_PROVIDED RECORDS:_
————

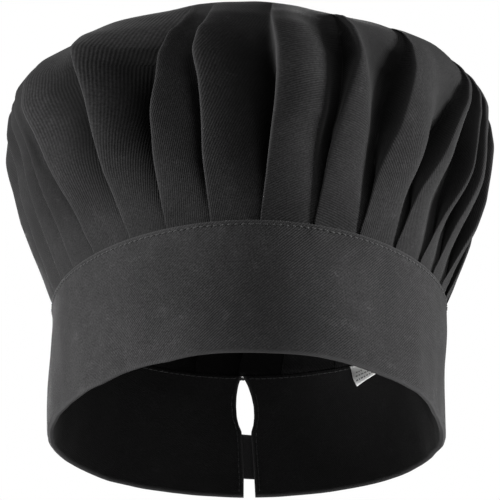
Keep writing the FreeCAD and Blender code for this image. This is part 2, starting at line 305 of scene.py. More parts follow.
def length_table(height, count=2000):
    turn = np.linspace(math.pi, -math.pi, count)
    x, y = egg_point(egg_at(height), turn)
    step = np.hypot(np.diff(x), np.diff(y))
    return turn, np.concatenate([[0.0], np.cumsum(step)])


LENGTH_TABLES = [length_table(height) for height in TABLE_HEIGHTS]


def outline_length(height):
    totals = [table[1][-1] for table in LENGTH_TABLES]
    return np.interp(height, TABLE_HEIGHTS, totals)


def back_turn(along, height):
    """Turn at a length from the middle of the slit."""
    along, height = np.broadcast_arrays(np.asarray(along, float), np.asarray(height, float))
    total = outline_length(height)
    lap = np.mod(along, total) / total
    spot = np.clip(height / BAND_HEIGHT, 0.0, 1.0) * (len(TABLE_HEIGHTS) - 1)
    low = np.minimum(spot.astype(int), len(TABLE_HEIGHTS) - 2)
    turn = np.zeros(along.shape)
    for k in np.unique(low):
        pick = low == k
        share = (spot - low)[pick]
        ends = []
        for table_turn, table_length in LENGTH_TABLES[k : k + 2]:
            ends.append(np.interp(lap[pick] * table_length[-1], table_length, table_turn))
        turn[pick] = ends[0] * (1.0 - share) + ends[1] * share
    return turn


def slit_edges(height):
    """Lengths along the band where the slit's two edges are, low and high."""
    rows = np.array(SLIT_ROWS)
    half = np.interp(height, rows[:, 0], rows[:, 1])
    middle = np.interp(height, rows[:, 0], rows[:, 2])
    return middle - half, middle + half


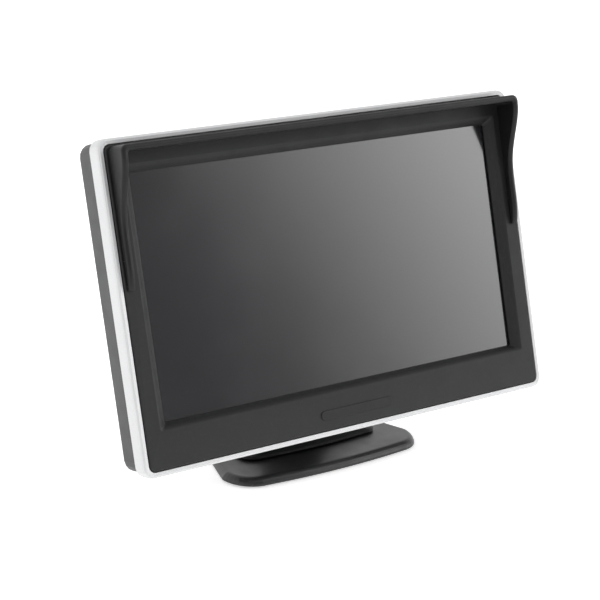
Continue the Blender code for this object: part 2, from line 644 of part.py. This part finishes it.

————

_WORK TO DO:_
Exactly as they appear, please write out the lines from the opening of the listing above down to the line containing "return np.interp(height, TABLE_HEIGHTS, totals)", with both end lines included.

_ANSWER TO THE PROBLEM:_
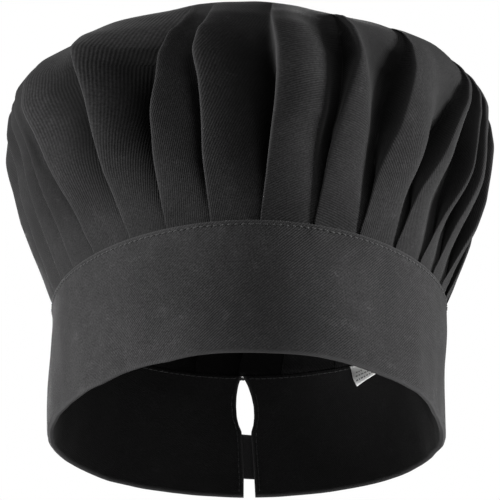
Keep writing the FreeCAD and Blender code for this image. This is part 2, starting at line 305 of scene.py. More parts follow.
def length_table(height, count=2000):
    turn = np.linspace(math.pi, -math.pi, count)
    x, y = egg_point(egg_at(height), turn)
    step = np.hypot(np.diff(x), np.diff(y))
    return turn, np.concatenate([[0.0], np.cumsum(step)])


LENGTH_TABLES = [length_table(height) for height in TABLE_HEIGHTS]


def outline_length(height):
    totals = [table[1][-1] for table in LENGTH_TABLES]
    return np.interp(height, TABLE_HEIGHTS, totals)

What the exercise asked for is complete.